Al final, la evaluación del gobierno se producirá, no con base en el número de modificaciones aprobadas, sino por los resultados de las mismas. Asimismo, enfocarse en la gestión le permitiría atender asuntos abandonados, como el diseño institucional de la administración en México. Cabe mencionar que el diseño institucional en el país ha avanzado mucho en relación con los órganos autónomos como el IFE o el IFAI, pero su desarrollo en la administración pública centralizada ha sido precario. El aparato gubernamental federal sigue operando bajo una ley publicada hace más de treinta años en tiempos de López Portillo.

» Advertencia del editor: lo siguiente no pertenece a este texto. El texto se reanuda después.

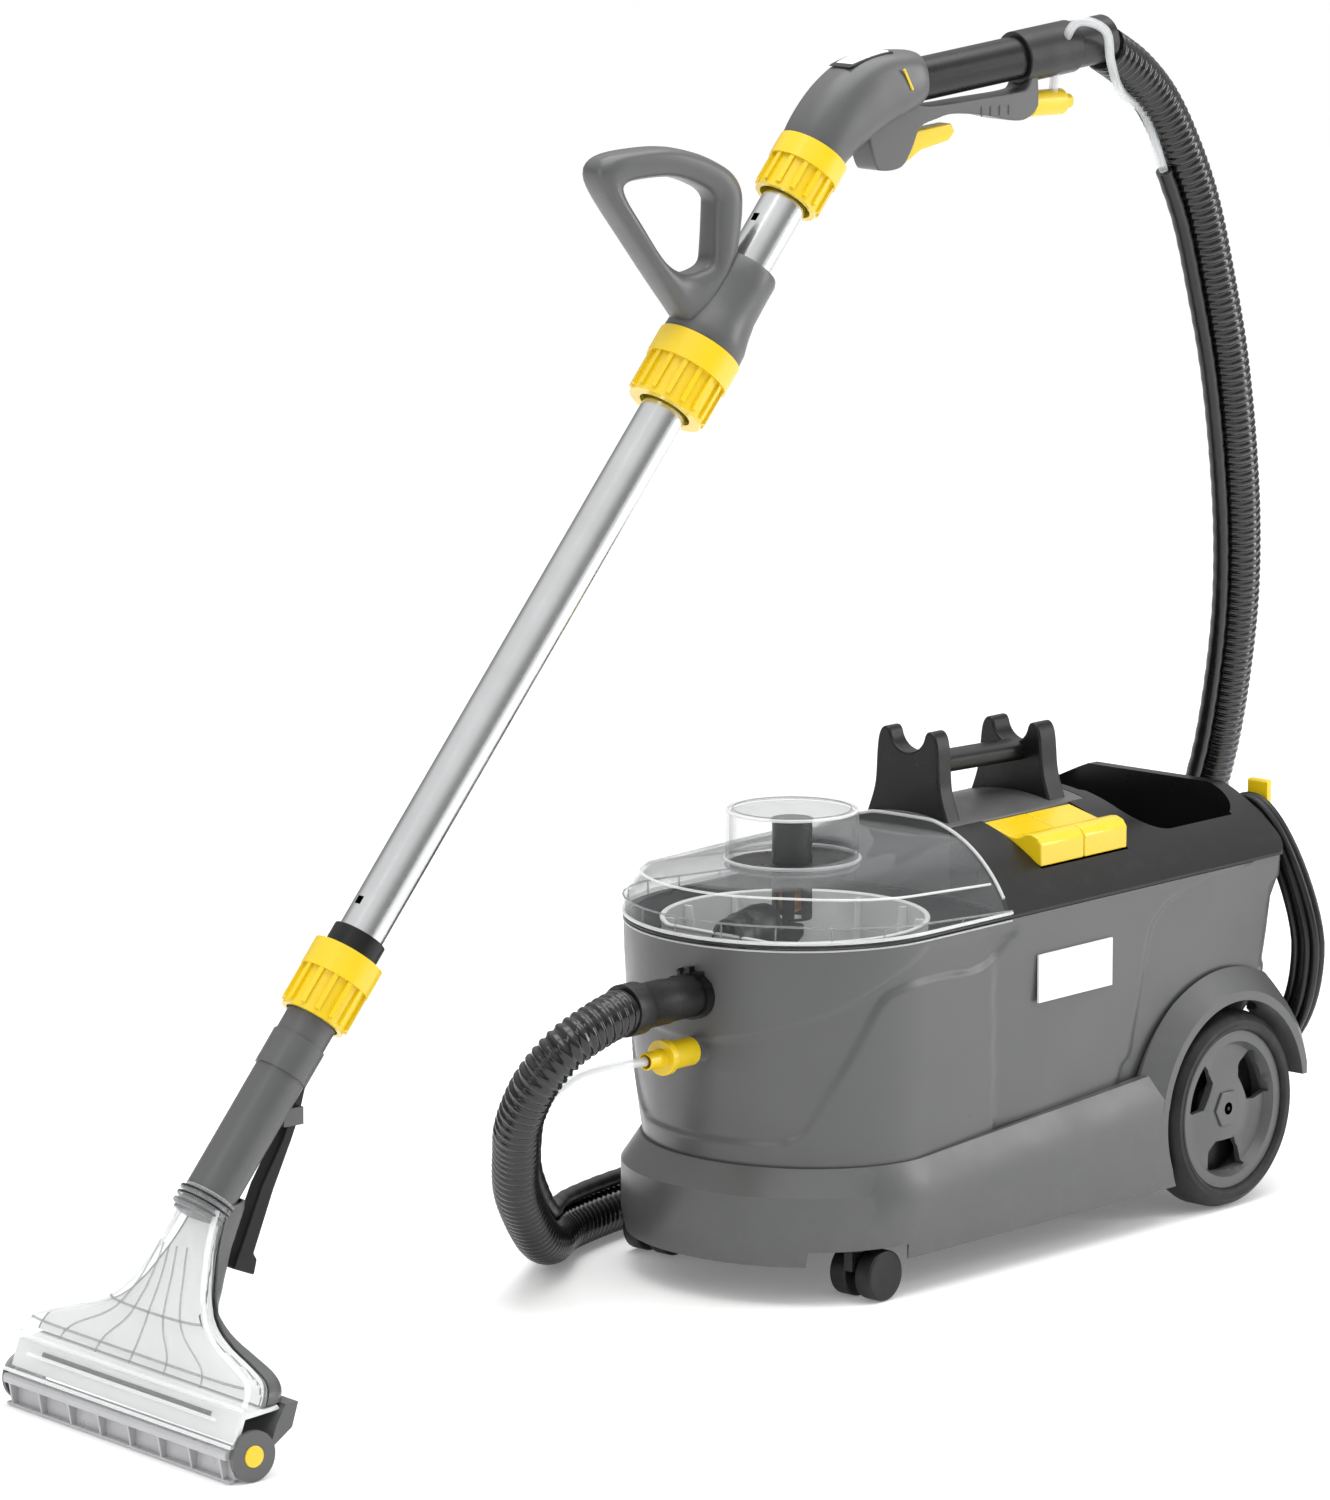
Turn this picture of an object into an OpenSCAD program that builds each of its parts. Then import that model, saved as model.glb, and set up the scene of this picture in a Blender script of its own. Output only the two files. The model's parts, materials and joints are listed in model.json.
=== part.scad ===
// Spot extractor: a wheeled spray-and-suction machine with its floor wand, hoses and mains lead.
// Millimetres. X runs from the nose (-X) to the rear (+X), Z is up, the floor is Z = 0.

/* [Machine body] */
// Radius of the rounded nose at the lid seam
nose_r = 142.7; // [138:0.1:146]
// Half width of the body at the lid seam
body_hw = 145.5; // [143:0.1:148]
// Rear face of the body, measured from the centre of the nose
body_rear = 496; // [494:1:500]
// Height of the seam below the lid and the rear cover
seam_z = 301.5; // [299:0.1:304]
// Wall thickness of the body
body_wall = 3.5; // [3:0.1:4]
// Highest line of the crowned deck
deck_top = 370; // [366:1:372]
// Radius of the crowned deck, in a section across the machine
deck_r = 194; // [190:1:198]

/* [Chassis] */
// Half width of the chassis beside the nose centre
chassis_hw = 148; // [147:0.5:149]
// Length of the chassis in front of the nose centre
chassis_nose = 139; // [137:0.5:141]
// Lower edge of the chassis
chassis_z = 33; // [31:0.5:35]
// Height of the outer edge of the ledge at the nose
ledge_z = 92; // [90:0.5:94]

/* [Running gear] */
// Radius of the rear tyres
tyre_r = 87.1; // [86.5:0.1:87.5]
// Width of the rear tyres
tyre_w = 42; // [38:1:42]
// Centre of the rear axle
axle_x = 409.3; // [408:0.1:411]
// Outer face of the rear tyres
wheel_face = 155.8; // [155:0.1:156]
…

2014 se presenta como un año ideal para enfocarse en la administración, en especial porque se espera una mínima actividad política. Sin embargo, ¿será el Ejecutivo capaz de transformar al país de fondo versus caer en la tentación del reflector mediático y el aplauso fácil –aunque con rápida caducidad—que genera la eterna promesa de cambio por venir? 2014 será un año que facilite esa tendencia, pero será justamente el año en que comiencen las verdaderas negociaciones (relativas a la implementación) de las reformas en materia energética, educativa y de telecomunicaciones. Lejos de ser un año fácil, será de enorme tensión y la prueba de competencia de la administración del presidente Peña.